Lawmakers promise to put the brakes on temporary highway fixes
Lawmakers promised Wednesday that a two-week temporary highway funding patch that is set to be approved this week will be the last pitstop before a long-sought multiyear transportation bill is passed.
“This is the last extension. Let me put an exclamation point on that,” House Transportation and Infrastructure Committee Chairman Rep. Bill Shuster (R-Pa.) said during the first public meeting for the committee that has been set up to work on a bicameral agreement on the highway bill.
“Congress is on the cusp of once again fulfilling its constitutional duty to fund our roads and bridges. Americans demand it, and our economy depends on it,” said Senate Environment and Public Works Committee Chairman James Inhofe (R-Okla).
{mosads}”By reauthorizing a long-term highway bill, we will be ending a wasteful cycle of short-term extensions and resetting the standard of long-term reauthorizations as were intended by President Eisenhower with his vision of a national interstate system,” Inhofe continued.
It has been more than a decade since Congress passed a highway funding bill that lasted longer than two years, and lawmakers are hoping to break the streak by a new Dec. 4 deadline.
Lawmakers in the House have approved a bipartisan bill to spend up to $325 billion on transportation projects over the next six years.
But that approach differs from a six-year bill approved by the Senate over the summer. House lawmakers had rejected the Senate bill, which authorizes funding for six years but only pays for three years of spending.
The highway bill that was approved by the House calls for spending up to $261 billion on highways and $55 billion on transit over six years. The legislation authorizes highway funding for six years but only includes enough money to pay for the first three of them.
Lawmakers had hoped to reach an agreement in time to prevent an interruption in the nation’s road and transit spending on Friday, but they ran out of time to hash out a bicameral agreement in enough time to beat the deadline.
Lawmakers expressed optimism Wednesday that they will be able to bridge the difference between their disparate versions of the highway bill, however.

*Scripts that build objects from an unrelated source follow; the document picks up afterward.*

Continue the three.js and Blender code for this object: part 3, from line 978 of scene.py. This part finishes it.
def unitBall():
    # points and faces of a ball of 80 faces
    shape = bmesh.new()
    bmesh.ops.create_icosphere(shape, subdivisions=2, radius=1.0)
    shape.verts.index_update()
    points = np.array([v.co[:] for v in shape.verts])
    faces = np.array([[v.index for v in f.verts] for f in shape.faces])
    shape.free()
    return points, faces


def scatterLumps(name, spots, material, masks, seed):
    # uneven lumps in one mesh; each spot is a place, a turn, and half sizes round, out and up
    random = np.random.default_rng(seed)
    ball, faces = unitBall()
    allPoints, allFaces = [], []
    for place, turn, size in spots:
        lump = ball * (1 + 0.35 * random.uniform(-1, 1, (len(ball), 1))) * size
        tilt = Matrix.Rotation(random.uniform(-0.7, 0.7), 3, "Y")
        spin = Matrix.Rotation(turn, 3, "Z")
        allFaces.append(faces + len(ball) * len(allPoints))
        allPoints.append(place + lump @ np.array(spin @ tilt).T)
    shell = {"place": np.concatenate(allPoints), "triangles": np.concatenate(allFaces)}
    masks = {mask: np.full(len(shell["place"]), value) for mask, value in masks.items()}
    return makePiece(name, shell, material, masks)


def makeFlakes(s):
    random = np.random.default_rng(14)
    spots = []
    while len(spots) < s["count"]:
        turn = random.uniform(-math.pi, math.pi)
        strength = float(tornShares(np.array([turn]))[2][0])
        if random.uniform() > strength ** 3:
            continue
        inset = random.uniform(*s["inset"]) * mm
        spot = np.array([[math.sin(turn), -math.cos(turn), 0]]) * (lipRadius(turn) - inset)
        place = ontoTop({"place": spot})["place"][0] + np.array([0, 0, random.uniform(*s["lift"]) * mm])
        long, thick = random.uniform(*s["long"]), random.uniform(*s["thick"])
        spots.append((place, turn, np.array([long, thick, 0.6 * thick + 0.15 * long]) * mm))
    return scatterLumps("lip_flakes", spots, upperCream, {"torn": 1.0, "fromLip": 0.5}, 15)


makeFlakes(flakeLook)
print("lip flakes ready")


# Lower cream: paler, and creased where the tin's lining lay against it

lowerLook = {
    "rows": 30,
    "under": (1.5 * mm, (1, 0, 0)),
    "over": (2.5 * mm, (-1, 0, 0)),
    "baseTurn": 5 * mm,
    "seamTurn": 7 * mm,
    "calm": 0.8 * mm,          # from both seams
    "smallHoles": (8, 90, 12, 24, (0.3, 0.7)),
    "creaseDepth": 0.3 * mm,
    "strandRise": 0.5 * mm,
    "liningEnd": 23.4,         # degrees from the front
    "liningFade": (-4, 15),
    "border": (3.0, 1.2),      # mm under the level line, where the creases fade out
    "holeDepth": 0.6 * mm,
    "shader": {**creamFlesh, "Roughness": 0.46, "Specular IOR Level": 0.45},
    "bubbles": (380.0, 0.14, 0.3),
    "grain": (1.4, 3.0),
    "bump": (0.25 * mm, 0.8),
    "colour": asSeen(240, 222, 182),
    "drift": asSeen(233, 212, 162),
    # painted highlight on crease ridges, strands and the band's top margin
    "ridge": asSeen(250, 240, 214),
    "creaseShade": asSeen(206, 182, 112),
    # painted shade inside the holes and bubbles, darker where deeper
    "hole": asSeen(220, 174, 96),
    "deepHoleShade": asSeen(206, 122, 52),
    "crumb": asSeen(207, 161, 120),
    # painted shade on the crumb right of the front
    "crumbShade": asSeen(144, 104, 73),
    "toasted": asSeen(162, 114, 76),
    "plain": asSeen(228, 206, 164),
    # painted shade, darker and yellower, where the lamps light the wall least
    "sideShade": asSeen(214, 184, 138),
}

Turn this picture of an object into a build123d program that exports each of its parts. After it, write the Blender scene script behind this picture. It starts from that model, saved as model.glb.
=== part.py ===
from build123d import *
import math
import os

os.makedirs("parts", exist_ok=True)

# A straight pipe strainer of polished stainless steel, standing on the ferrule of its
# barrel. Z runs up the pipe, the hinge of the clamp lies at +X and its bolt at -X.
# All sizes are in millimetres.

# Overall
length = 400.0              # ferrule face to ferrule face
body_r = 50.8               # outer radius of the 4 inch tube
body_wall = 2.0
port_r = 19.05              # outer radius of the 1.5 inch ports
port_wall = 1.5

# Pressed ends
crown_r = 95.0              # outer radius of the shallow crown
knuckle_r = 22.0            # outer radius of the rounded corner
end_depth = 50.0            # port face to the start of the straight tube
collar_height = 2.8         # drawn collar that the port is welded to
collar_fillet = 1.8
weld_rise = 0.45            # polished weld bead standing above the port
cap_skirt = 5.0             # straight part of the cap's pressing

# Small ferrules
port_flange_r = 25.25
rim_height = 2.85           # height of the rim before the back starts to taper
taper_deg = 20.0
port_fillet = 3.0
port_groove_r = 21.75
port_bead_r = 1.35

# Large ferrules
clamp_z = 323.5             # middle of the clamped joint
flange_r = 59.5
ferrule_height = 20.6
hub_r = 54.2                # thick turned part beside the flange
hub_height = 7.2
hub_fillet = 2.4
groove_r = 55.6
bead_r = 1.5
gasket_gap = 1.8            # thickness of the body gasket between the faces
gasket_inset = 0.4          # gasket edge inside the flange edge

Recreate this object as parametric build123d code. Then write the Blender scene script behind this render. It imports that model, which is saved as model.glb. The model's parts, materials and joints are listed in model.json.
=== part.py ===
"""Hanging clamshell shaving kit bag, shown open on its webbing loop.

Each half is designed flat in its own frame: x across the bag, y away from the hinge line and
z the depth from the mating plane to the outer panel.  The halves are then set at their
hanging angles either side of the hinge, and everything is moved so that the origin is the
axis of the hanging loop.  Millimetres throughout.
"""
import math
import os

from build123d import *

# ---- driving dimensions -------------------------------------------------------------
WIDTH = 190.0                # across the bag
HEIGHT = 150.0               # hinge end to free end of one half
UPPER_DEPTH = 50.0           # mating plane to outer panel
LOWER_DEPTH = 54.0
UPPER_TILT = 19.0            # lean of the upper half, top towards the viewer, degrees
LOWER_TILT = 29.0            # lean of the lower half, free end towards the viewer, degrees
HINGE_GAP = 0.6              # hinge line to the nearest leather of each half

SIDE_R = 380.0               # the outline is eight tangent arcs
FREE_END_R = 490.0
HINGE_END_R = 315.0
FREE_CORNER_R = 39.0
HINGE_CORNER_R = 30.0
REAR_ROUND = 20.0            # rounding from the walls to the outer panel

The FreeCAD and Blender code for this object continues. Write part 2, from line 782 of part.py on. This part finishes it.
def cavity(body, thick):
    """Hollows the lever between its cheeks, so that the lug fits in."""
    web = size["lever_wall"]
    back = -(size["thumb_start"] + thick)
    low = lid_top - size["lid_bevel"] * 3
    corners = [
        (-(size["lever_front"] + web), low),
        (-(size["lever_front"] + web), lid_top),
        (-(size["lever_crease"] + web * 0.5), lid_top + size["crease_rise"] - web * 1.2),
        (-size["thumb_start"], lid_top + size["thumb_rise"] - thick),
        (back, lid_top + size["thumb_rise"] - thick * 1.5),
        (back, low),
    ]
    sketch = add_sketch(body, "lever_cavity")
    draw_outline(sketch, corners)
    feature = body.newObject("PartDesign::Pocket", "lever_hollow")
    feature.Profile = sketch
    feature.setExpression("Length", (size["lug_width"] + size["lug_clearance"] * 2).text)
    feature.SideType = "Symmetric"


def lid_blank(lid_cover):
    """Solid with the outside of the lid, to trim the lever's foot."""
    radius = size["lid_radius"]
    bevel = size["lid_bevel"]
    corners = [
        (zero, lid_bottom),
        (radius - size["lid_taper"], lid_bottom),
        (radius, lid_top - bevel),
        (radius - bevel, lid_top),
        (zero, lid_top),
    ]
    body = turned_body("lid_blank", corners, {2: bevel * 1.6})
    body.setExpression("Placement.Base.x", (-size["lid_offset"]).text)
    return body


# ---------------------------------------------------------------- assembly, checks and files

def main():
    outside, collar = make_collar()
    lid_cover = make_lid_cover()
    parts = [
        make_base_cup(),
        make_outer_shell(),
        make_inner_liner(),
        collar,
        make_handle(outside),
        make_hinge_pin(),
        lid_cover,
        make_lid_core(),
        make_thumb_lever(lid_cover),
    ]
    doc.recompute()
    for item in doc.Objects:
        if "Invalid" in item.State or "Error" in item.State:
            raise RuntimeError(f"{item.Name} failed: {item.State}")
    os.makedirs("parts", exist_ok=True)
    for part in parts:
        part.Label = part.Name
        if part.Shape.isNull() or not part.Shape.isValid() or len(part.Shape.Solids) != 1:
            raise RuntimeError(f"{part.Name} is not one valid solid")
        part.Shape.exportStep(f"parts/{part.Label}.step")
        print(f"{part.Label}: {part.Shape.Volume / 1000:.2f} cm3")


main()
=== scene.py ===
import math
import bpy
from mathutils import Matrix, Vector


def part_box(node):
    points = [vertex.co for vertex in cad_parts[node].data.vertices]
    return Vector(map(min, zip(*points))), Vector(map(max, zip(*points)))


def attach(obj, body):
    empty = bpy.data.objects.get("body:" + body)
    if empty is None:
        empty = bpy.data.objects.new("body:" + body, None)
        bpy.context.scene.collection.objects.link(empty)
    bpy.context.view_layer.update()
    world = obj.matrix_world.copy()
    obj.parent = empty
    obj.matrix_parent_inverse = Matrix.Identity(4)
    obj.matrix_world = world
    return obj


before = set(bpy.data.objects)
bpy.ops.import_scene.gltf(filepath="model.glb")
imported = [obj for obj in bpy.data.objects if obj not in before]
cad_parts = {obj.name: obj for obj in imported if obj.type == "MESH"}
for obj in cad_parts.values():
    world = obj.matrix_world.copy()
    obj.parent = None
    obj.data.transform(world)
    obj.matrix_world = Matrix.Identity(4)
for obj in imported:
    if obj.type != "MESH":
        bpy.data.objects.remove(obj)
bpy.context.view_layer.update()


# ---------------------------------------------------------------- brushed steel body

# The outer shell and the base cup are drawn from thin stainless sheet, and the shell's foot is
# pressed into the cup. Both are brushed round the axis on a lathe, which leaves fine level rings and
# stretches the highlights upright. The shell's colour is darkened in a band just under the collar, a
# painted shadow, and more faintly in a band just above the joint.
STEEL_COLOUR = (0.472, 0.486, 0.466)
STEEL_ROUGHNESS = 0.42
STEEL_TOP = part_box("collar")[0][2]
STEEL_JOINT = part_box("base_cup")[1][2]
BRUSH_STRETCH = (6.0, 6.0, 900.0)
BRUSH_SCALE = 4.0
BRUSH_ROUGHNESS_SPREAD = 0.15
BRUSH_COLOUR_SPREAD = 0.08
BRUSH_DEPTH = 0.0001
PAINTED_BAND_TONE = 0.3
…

“The whole point of a conference is to compromise,” Inhofe said. “Not everyone gets what they want in a bipartisan negotiation but I think we are very close to a product that country has needed for far too long.”
The Oklahoma senator added that the versions of the highway bill that were passed by the House and Senate are not that far off from each other.
“Both bills recognize the need for a national freight program, further environmental streamlining, place a new focus on innovation, provide states with flexibility, and most importantly, both bills provide necessary long-term certainty,” he said.
“I am confident that the Senate and House will work together to get this bill to the president’s desk within the next few weeks,” Inhofe continued.
Democrats on the bicameral committee pushed for an increase in annual funding for transportation projects, and they also sought to protect a provision that would reauthorize the controversial Export-Import Bank that was included in both chambers’ versions of the highway funding bill.
“It’s critical that this conference committee focuses on producing a bill that increases funding above current levels and helps states and cities invest in their infrastructure in a meaningful way,” Sen. Sherrod Brown (D-Ohio) said.
“I am also pleased that both Houses included identical language reauthorizing the U.S. Export-Import Bank,” he continued. “This is five months overdue and will help ensure that Ohio’s exporters, manufacturers and workers are not facing a playing field tilted in favor of their foreign competitors.”
Lawmakers on the conference committee said they would produce a report on a bicameral agreement by the first week of December to allow the House and Senate to vote on the compromise package before the Dec. 4 deadline.